Hawaii always unearths themes of family for me, and in the legend of Garuda, we see the ultimate in a child’s dedication to their mother.
After losing a bet with two evil snakes, Garuda’s mother was taken prisoner as a slave in an underground urban hell. To save his mother, Garuda promised to deliver a cup of amrita, the nectar of life, to the evil snake captors. This would require three incredible obstacles: flying through a ring of fire (he put it out with river water), a circular spiked door (shrank himself and avoided even a scrape), and defeating two venomous snakes (blinded them with a wingy dust storm before pecking ‘em to death!).
Garuda used his divine powers in each of the obstacles and found himself victorious – winning the freedom of his mother.
This story is particularly meaningful in my personal life right now.

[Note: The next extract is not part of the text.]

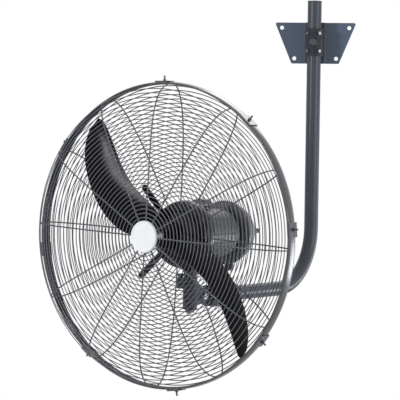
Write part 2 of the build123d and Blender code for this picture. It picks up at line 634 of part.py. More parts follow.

When things get all twisted up, we often move into ourselves, either to retreat from the stress of it, or to look for answers. And like Garuda, the only way to be victorious is to dig deep until you unearth your divine nature (mortal translation: problem solve before you get burned, don’t let pride keep you from appearing smaller than you are in the right situation, and learn some booty-whooping moves. They may come in handy!).
Stand with your feet hip-distance apart and come into a half-squat. Cross one leg over the other, twisting your legs as much as you can, squeezing from the inner thighs, wrapping your foot as far behind the opposite calf as possible. Then hook one elbow under the other and twist your arms around one another until your palms touch (or come close to it!).
Tuck the belly, sink a little deeper, square the hips, and reach the arms as high up without compromising the twist as possible. Alternatively, you may sink the arms lower and lower until, eventually, you’re peeking just over the tops of your fingertips.
(Arms are crossed opposite to the normal way this pose is taught.)
Strengthens and stretches the ankles and calves
Stretches the thighs, hips, shoulders, and upper back
Improves sense of balance
(Just be careful if you have a hip or knee injury – whether it’s current or a haunt from the past.)